→ Set task: Go through the listing and copy every line word for word.
Source excerpt start
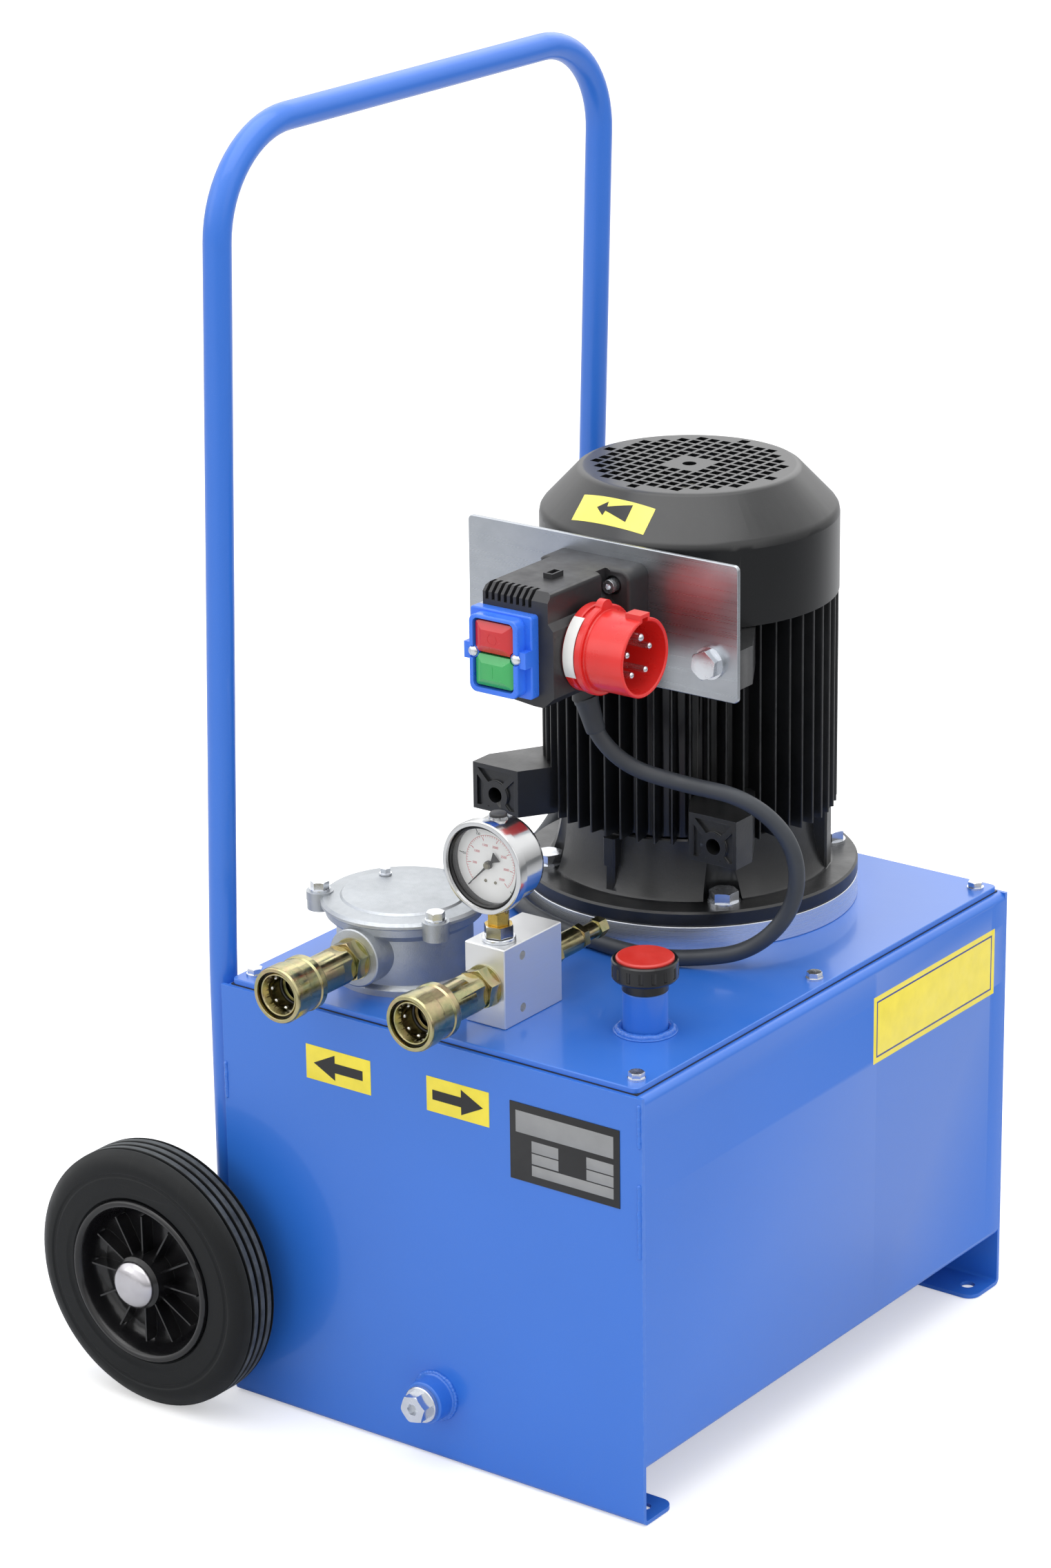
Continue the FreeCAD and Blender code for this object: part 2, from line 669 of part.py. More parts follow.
def return_filter():
    lid_top = d.tank_top + d.gasket + d.lid_thickness
    seat = d.filter_cover_z
    shell = turned([
        (40, 200), (43, 200), (43, lid_top), (52.5, lid_top), (52.5, lid_top + 4.5),
        (51.5, lid_top + 6), (d.filter_radius, lid_top + 7.5), (d.filter_radius, seat - 12),
        (54.5, seat - 8), (56.5, seat - 6), (57.5, seat), (45, seat), (44, seat - 1),
        (44, lid_top + 6), (40, lid_top + 2),
    ], (d.filter_x, d.filter_y, 0))
    pieces = [shell]
    cover_pieces = [filter_cover_disc()]
    for x, y in filter_ear_places():
        pieces.append(cylinder(9.4, 7, (x, y, seat - 7)))
        cover_pieces.append(cylinder(9.8, 6.6, (x, y, seat + 0.05)))
    boss = turned([
        (0, 0), (24, 0), (24, 22), (21.5, 28), (21.5, 61.4), (20.6, 62), (0, 62),
    ], (d.return_port_x, d.filter_y, d.port_z), "-Y")
    pieces.append(boss)
    hollow = cylinder(43.9, seat - lid_top - 4, (d.filter_x, d.filter_y, lid_top + 5))
    port = cylinder(10.55, 70, (d.return_port_x, d.filter_y, d.port_z), "-Y")
    screw_holes = [cylinder(4.05, 10, (x, y, seat - 5.6)) for x, y in filter_ear_places()]
    node("filter_housing", cut(joined(*pieces), hollow, port, *screw_holes))
    through = [cylinder(4.2, 20, (x, y, seat - 2)) for x, y in filter_ear_places()]
    node("filter_cover", cut(joined(*cover_pieces), *through))
    screws = []
    for i, (x, y) in enumerate(filter_ear_places()):
        screws.append(hex_bolt(8, 5.4, 12, 12, (7.6, 1.6), (x, y, seat + 6.65), turn=11 + 20 * i))
    vent = ring_points(37, 3, 149, (float(d.filter_x), float(d.filter_y)))[0]
    screws.append(joined(cylinder(4.6, 1.2, (vent[0], vent[1], seat + 8.05)),
                         hexagon(7, 4, (vent[0], vent[1], seat + 9), turn=8)))
    node("filter_screws", together(*screws))
    element = turned([
        (12, 208), (38, 208), (38, 213), (35, 213), (35, 356), (38, 356), (38, 362), (12, 362),
    ], (d.filter_x, d.filter_y, 0))
    node("filter_element", element)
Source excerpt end
→ Final result:
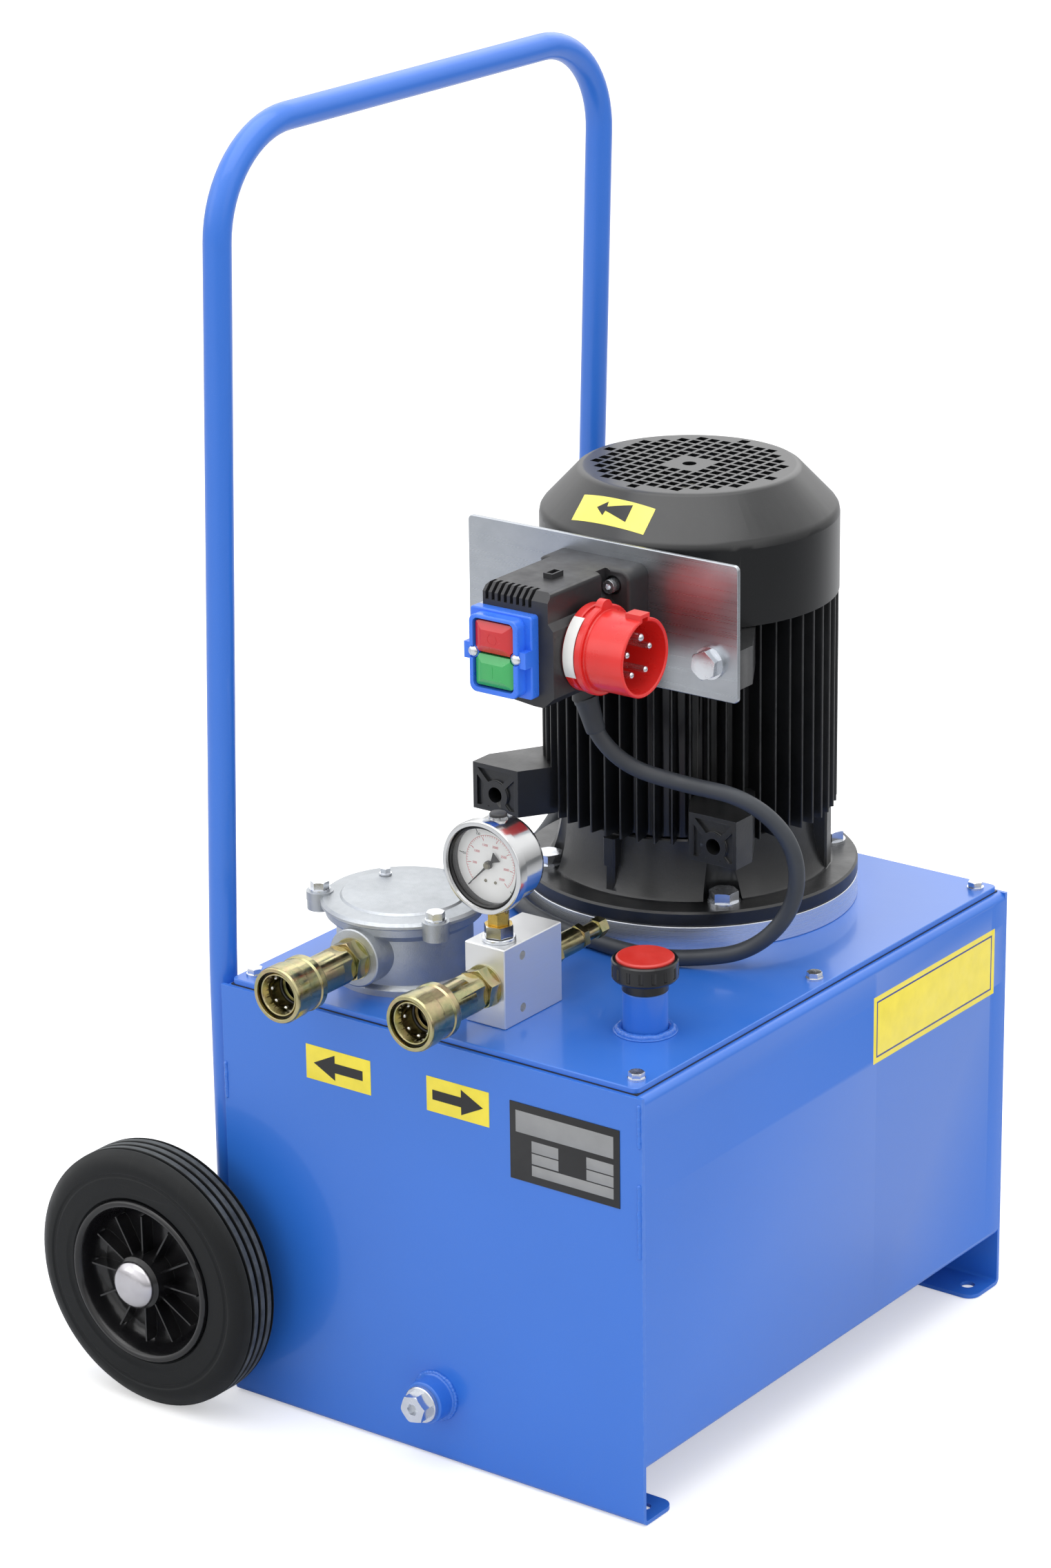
Continue the FreeCAD and Blender code for this object: part 2, from line 669 of part.py. More parts follow.
def return_filter():
    lid_top = d.tank_top + d.gasket + d.lid_thickness
    seat = d.filter_cover_z
    shell = turned([
        (40, 200), (43, 200), (43, lid_top), (52.5, lid_top), (52.5, lid_top + 4.5),
        (51.5, lid_top + 6), (d.filter_radius, lid_top + 7.5), (d.filter_radius, seat - 12),
        (54.5, seat - 8), (56.5, seat - 6), (57.5, seat), (45, seat), (44, seat - 1),
        (44, lid_top + 6), (40, lid_top + 2),
    ], (d.filter_x, d.filter_y, 0))
    pieces = [shell]
    cover_pieces = [filter_cover_disc()]
    for x, y in filter_ear_places():
        pieces.append(cylinder(9.4, 7, (x, y, seat - 7)))
        cover_pieces.append(cylinder(9.8, 6.6, (x, y, seat + 0.05)))
    boss = turned([
        (0, 0), (24, 0), (24, 22), (21.5, 28), (21.5, 61.4), (20.6, 62), (0, 62),
    ], (d.return_port_x, d.filter_y, d.port_z), "-Y")
    pieces.append(boss)
    hollow = cylinder(43.9, seat - lid_top - 4, (d.filter_x, d.filter_y, lid_top + 5))
    port = cylinder(10.55, 70, (d.return_port_x, d.filter_y, d.port_z), "-Y")
    screw_holes = [cylinder(4.05, 10, (x, y, seat - 5.6)) for x, y in filter_ear_places()]
    node("filter_housing", cut(joined(*pieces), hollow, port, *screw_holes))
    through = [cylinder(4.2, 20, (x, y, seat - 2)) for x, y in filter_ear_places()]
    node("filter_cover", cut(joined(*cover_pieces), *through))
    screws = []
    for i, (x, y) in enumerate(filter_ear_places()):
        screws.append(hex_bolt(8, 5.4, 12, 12, (7.6, 1.6), (x, y, seat + 6.65), turn=11 + 20 * i))
    vent = ring_points(37, 3, 149, (float(d.filter_x), float(d.filter_y)))[0]
    screws.append(joined(cylinder(4.6, 1.2, (vent[0], vent[1], seat + 8.05)),
                         hexagon(7, 4, (vent[0], vent[1], seat + 9), turn=8)))
    node("filter_screws", together(*screws))
    element = turned([
        (12, 208), (38, 208), (38, 213), (35, 213), (35, 356), (38, 356), (38, 362), (12, 362),
    ], (d.filter_x, d.filter_y, 0))
    node("filter_element", element)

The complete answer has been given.